◆ **Problem to work on**: Exactly the lines from the one containing "Keep writing the" through the one containing "edge) ** 2)" must be returned; include both ends and nothing else.

◆ **Supplied data**:
-- start --
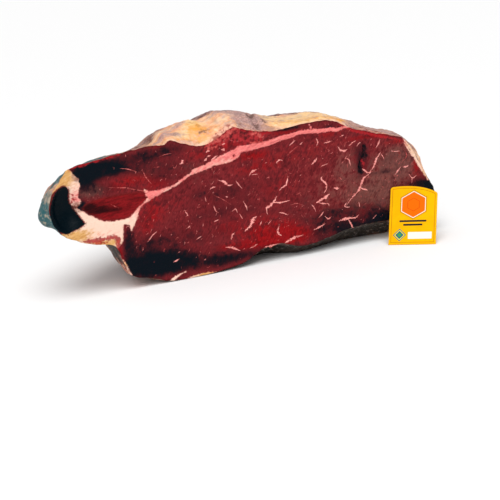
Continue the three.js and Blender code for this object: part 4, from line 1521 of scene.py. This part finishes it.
-- end --
-- start --
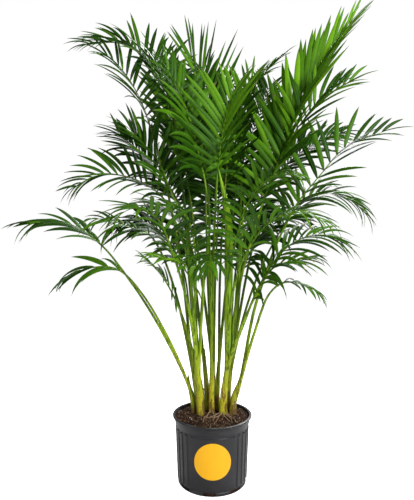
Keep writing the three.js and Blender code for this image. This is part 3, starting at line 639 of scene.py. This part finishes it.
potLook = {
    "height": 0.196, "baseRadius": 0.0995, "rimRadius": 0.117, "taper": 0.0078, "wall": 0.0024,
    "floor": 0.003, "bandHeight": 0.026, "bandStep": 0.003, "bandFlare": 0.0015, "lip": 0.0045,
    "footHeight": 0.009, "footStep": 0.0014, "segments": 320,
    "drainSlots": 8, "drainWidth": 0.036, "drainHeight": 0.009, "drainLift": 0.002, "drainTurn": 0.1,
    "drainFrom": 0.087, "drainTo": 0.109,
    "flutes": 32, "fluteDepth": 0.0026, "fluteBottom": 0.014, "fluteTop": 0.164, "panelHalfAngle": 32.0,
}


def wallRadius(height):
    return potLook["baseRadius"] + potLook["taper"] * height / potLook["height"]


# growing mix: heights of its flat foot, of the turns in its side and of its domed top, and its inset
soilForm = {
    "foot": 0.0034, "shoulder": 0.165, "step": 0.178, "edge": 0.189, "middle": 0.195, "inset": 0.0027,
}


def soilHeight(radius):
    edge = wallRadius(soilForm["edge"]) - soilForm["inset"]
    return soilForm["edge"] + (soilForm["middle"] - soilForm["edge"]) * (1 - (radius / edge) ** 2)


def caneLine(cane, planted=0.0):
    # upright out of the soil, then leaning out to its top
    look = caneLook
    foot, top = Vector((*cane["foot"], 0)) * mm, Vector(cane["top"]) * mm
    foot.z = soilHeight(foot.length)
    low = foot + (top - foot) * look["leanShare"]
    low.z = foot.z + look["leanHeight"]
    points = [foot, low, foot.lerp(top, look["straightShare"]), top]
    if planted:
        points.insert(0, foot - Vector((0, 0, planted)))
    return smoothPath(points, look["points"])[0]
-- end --
-- start --
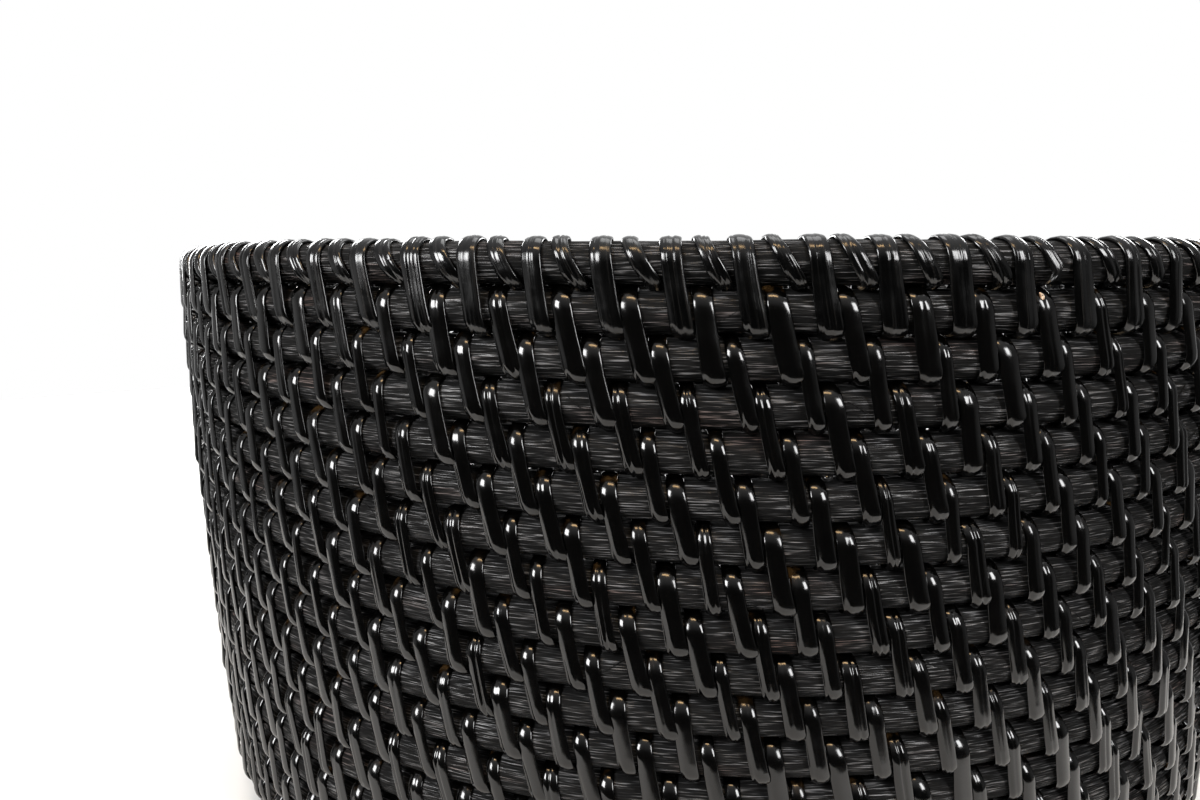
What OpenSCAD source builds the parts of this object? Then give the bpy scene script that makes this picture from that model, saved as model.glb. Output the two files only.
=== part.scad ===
-- end --
◆ **Worked answer**:
Keep writing the three.js and Blender code for this image. This is part 3, starting at line 639 of scene.py. This part finishes it.
potLook = {
    "height": 0.196, "baseRadius": 0.0995, "rimRadius": 0.117, "taper": 0.0078, "wall": 0.0024,
    "floor": 0.003, "bandHeight": 0.026, "bandStep": 0.003, "bandFlare": 0.0015, "lip": 0.0045,
    "footHeight": 0.009, "footStep": 0.0014, "segments": 320,
    "drainSlots": 8, "drainWidth": 0.036, "drainHeight": 0.009, "drainLift": 0.002, "drainTurn": 0.1,
    "drainFrom": 0.087, "drainTo": 0.109,
    "flutes": 32, "fluteDepth": 0.0026, "fluteBottom": 0.014, "fluteTop": 0.164, "panelHalfAngle": 32.0,
}


def wallRadius(height):
    return potLook["baseRadius"] + potLook["taper"] * height / potLook["height"]


# growing mix: heights of its flat foot, of the turns in its side and of its domed top, and its inset
soilForm = {
    "foot": 0.0034, "shoulder": 0.165, "step": 0.178, "edge": 0.189, "middle": 0.195, "inset": 0.0027,
}


def soilHeight(radius):
    edge = wallRadius(soilForm["edge"]) - soilForm["inset"]
    return soilForm["edge"] + (soilForm["middle"] - soilForm["edge"]) * (1 - (radius / edge) ** 2)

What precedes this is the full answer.